В день приезда он познакомился с жившей в той же гостинице очень миловидной дамой. Она читала «Вестник Европы», приятно картавила и говорила, что ее покойный муж был врачом. Несмотря на свой опыт, Михаил Яковлевич не мог толком разобрать, какая это дама. Сначала ему было показалось, что это искательница курортных приключений. Однако в лице, в прекрасных задумчивых глазах дамы было что-то робкое, исключавшее такое предположение. Она восторженно на него смотрела и часто плакала, — не то, чтобы совсем плакала, но на глазах у нее выступали слезы.

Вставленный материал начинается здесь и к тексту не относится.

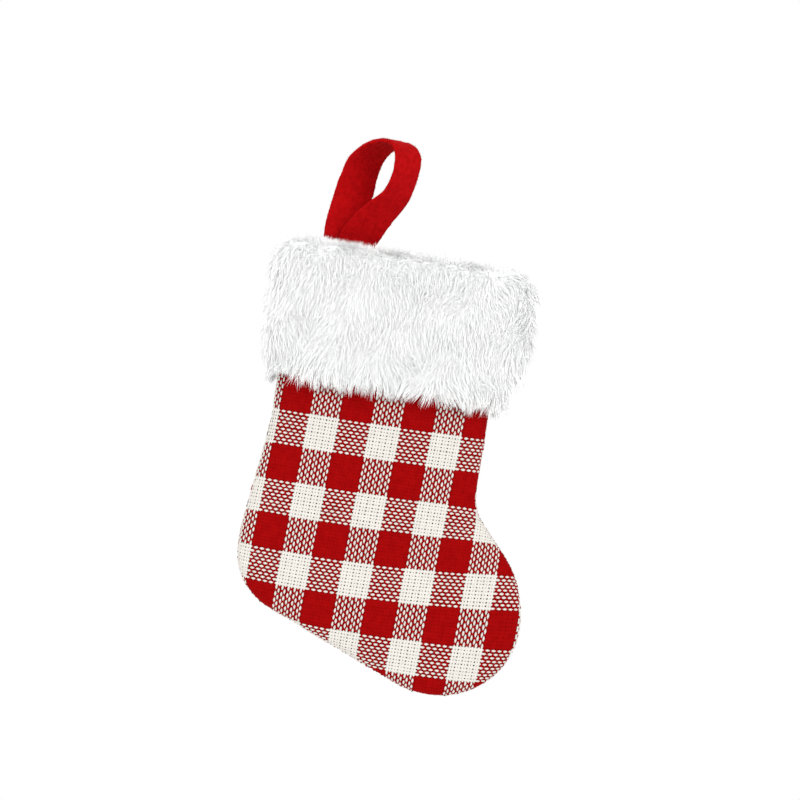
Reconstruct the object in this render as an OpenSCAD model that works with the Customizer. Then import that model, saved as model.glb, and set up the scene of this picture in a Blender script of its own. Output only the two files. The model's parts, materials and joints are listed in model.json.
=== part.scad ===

По вечерам Михаил Яковлевич в садике гостиницы пил вино, дама ела арбуз со скользкими косточками, говорила о народных страданиях и плакала. На спектакле заезжей фарсовой труппы дама плакала и объясняла, что плачет о человеческой пошлости. На пятый вечер она, по нездоровью, приняла его у себя в номере; в красивом пеньюаре она лежала на груди, неудобно подняв голову, и молча задумчиво-восторженно на него смотрела. Михаил Яковлевич видел, что дама не искательница приключений, но понимал также, что курортный роман вполне возможен. И то, что он этим романом не соблазнился, лишний раз пояснило ему, как он влюблен в Лизу Муравьеву.
Ему теперь казалось, что он сам виноват. «Надо было довести дело до конца; спросить ее прямо: да или нет? Вместо этого я обиделся и уехал. Нет ничего легче, чем обидеться». Как-то, сидя в ванне, Михаил Яковлевич вдруг принял решение написать Лизе. Сказать все в письме было гораздо легче. Он тут же, в шипящей воде источника, принялся мысленно сочинять письмо. Мысли эти так его взволновали, что он не просидел в ванне положенного числа минут, оделся и вышел. Свежий ветерок укрепил его в мысли о необходимости решительных действий. Он шел быстро и на ходу соображал: через сколько времени может прийти ответ?
Когда он вошел в гостиницу, швейцар подал ему телеграмму. Михаил Яковлевич изменился в лице: он редко получал телеграммы, не любил их и боялся. «От Сони? Юрий Павлович…» — подумал он, нервно вскрывая сложенный листок. Ему бросилась в глаза грязноватая подпись: «Лиза». В телеграмме было сказано: «Пью воду в Липецке. Отчего бы вам не приехать? Хотелось бы поговорить о разных вещах. Жму руку. Адрес Воронежская 17. Лиза».